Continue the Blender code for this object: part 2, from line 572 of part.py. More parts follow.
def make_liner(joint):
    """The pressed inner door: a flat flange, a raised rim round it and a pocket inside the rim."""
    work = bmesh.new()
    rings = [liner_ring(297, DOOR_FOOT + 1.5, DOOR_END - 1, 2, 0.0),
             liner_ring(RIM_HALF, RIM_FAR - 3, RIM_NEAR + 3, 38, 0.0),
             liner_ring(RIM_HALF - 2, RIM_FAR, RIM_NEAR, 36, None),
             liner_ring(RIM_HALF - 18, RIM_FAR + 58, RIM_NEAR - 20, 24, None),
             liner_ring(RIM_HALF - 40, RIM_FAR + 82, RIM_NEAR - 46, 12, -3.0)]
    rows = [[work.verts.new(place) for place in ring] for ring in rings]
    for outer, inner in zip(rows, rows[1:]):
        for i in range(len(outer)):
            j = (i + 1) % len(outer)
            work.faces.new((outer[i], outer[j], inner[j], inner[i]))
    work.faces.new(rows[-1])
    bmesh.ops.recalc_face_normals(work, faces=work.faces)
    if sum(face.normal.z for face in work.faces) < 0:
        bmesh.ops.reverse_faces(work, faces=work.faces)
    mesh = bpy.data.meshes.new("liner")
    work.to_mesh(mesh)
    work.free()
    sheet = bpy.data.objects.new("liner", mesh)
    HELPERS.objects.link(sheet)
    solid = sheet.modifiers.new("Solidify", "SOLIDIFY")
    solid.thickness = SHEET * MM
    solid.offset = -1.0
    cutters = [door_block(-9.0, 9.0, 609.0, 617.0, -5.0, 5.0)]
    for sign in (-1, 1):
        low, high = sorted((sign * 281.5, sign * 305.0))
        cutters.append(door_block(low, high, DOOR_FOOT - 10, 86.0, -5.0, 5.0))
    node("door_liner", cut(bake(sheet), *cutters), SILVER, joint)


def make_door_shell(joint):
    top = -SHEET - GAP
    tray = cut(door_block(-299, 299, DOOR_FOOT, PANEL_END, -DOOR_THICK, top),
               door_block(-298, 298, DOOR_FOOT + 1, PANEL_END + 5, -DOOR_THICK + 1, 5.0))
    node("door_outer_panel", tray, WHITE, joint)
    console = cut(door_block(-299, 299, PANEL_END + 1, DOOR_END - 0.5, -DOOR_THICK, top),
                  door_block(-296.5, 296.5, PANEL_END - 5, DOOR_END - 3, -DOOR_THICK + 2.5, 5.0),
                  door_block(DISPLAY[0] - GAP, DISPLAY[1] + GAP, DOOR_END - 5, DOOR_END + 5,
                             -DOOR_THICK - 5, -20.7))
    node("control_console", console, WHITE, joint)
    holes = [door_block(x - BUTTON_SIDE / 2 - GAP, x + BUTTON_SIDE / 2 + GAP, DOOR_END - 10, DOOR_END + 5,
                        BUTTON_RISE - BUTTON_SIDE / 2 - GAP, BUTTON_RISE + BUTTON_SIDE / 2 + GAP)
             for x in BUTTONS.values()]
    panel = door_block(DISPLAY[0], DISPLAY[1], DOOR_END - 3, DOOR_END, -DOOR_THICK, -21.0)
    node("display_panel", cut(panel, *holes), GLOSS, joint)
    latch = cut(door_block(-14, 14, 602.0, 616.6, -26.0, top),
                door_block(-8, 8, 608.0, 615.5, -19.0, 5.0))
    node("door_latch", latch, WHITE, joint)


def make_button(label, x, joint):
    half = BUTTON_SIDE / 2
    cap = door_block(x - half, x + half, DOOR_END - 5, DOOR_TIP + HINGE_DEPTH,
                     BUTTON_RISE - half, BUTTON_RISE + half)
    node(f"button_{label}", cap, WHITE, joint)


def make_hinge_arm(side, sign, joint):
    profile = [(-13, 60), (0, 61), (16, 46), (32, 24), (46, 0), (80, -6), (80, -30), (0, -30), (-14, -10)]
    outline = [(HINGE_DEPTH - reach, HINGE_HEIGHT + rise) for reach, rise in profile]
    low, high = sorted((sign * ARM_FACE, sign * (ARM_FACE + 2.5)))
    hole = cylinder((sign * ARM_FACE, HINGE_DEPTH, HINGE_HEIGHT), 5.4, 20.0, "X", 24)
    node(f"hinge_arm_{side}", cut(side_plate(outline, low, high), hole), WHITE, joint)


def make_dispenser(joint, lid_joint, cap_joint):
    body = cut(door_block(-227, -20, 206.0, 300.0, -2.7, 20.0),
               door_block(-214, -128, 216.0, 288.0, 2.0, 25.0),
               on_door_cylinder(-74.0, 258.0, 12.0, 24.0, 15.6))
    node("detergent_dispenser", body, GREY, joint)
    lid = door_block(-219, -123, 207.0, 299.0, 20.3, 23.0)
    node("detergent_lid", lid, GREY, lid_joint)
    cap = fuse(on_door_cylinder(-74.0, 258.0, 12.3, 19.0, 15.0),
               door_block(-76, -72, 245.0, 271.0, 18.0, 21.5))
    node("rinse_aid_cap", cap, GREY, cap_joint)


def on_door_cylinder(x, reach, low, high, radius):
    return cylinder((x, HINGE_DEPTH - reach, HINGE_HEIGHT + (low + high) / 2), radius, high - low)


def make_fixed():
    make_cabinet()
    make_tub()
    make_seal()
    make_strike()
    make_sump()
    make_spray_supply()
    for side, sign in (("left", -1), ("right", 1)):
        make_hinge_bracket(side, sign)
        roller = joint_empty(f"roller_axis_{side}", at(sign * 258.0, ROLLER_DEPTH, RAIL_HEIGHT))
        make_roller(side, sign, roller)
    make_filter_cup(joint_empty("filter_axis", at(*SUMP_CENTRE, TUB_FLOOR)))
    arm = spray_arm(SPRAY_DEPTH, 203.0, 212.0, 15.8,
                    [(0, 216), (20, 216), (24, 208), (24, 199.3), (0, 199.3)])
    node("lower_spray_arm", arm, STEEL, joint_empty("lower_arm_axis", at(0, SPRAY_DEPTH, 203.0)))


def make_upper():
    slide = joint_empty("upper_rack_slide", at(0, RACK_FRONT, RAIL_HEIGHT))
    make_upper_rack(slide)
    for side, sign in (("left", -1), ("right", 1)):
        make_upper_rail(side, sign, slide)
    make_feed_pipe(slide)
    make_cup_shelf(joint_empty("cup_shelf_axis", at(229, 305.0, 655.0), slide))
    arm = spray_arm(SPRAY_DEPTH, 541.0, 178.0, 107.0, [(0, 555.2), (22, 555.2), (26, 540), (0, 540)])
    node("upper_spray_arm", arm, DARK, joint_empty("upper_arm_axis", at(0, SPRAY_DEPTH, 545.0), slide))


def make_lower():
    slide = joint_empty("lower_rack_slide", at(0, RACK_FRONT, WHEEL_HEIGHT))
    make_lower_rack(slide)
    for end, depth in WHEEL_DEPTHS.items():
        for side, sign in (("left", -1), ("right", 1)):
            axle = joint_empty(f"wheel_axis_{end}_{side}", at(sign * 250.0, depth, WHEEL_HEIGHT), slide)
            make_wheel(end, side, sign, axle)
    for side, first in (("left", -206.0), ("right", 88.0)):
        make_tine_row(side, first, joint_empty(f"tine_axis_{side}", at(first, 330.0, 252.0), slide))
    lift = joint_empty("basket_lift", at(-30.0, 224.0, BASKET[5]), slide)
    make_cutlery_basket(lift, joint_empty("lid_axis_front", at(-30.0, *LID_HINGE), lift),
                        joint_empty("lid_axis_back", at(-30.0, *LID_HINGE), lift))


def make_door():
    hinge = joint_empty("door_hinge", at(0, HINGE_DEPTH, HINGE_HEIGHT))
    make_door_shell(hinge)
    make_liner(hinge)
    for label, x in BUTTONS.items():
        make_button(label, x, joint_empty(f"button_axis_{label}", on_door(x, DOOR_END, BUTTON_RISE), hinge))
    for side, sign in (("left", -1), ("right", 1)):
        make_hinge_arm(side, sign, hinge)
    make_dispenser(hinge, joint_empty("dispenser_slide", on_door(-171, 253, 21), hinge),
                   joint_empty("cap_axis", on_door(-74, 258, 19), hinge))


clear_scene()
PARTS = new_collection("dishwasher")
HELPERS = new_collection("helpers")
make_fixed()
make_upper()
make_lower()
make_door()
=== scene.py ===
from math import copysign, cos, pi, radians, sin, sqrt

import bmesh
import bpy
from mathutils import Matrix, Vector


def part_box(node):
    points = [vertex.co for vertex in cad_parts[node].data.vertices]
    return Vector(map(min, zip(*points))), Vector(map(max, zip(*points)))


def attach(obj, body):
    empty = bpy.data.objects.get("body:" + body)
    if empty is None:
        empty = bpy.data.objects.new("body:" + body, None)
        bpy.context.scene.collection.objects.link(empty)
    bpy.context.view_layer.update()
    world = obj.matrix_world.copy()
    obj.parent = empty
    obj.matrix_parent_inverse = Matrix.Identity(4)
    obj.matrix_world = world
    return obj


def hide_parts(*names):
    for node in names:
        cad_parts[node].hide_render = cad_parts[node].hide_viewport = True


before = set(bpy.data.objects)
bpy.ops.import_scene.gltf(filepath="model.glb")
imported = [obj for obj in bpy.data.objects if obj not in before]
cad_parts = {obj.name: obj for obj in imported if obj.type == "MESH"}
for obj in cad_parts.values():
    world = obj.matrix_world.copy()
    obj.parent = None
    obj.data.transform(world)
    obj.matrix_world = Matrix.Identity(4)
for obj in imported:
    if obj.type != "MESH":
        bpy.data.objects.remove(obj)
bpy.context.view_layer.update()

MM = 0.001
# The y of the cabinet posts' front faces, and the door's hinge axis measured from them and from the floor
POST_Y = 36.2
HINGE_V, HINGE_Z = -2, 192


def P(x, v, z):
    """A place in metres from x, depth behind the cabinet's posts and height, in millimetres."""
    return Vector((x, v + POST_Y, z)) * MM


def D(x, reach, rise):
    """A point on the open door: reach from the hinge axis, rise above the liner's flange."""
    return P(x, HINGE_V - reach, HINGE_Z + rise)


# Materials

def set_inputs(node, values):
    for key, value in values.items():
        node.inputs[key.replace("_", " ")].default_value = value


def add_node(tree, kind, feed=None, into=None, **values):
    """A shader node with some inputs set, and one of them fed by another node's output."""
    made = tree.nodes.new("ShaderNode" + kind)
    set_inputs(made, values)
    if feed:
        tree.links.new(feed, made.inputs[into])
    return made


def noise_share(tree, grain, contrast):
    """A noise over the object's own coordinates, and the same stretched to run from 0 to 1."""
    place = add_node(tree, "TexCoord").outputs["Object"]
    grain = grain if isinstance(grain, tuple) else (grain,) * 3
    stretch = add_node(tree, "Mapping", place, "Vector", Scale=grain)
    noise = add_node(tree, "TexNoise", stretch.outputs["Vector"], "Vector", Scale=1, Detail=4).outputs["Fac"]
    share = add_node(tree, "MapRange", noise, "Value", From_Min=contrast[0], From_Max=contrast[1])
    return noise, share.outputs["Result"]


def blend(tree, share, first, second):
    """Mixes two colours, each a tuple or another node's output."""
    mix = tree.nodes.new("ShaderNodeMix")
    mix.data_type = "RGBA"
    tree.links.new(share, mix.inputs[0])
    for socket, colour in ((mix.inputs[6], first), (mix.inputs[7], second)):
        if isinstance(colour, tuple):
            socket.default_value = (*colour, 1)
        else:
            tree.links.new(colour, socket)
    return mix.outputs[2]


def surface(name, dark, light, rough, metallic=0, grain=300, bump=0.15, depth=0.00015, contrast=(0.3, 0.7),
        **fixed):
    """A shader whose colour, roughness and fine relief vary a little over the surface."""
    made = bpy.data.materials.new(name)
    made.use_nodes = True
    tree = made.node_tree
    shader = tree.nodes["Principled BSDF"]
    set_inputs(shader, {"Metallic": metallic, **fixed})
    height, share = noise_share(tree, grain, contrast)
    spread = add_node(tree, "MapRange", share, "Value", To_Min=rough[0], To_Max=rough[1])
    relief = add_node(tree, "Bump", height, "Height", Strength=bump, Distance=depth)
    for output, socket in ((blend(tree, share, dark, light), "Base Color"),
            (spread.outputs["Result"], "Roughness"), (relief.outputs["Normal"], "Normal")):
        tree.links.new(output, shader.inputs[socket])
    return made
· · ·
# CHALLENGE:
Exactly the lines from the line with "clear_scene()" to the line with "in imported if", both included, are to be extracted, and no others.

# EXERCISE SOLUTION:
clear_scene()
PARTS = new_collection("dishwasher")
HELPERS = new_collection("helpers")
make_fixed()
make_upper()
make_lower()
make_door()
=== scene.py ===
from math import copysign, cos, pi, radians, sin, sqrt

import bmesh
import bpy
from mathutils import Matrix, Vector


def part_box(node):
    points = [vertex.co for vertex in cad_parts[node].data.vertices]
    return Vector(map(min, zip(*points))), Vector(map(max, zip(*points)))


def attach(obj, body):
    empty = bpy.data.objects.get("body:" + body)
    if empty is None:
        empty = bpy.data.objects.new("body:" + body, None)
        bpy.context.scene.collection.objects.link(empty)
    bpy.context.view_layer.update()
    world = obj.matrix_world.copy()
    obj.parent = empty
    obj.matrix_parent_inverse = Matrix.Identity(4)
    obj.matrix_world = world
    return obj


def hide_parts(*names):
    for node in names:
        cad_parts[node].hide_render = cad_parts[node].hide_viewport = True


before = set(bpy.data.objects)
bpy.ops.import_scene.gltf(filepath="model.glb")
imported = [obj for obj in bpy.data.objects if obj not in before]
cad_parts = {obj.name: obj for obj in imported if obj.type == "MESH"}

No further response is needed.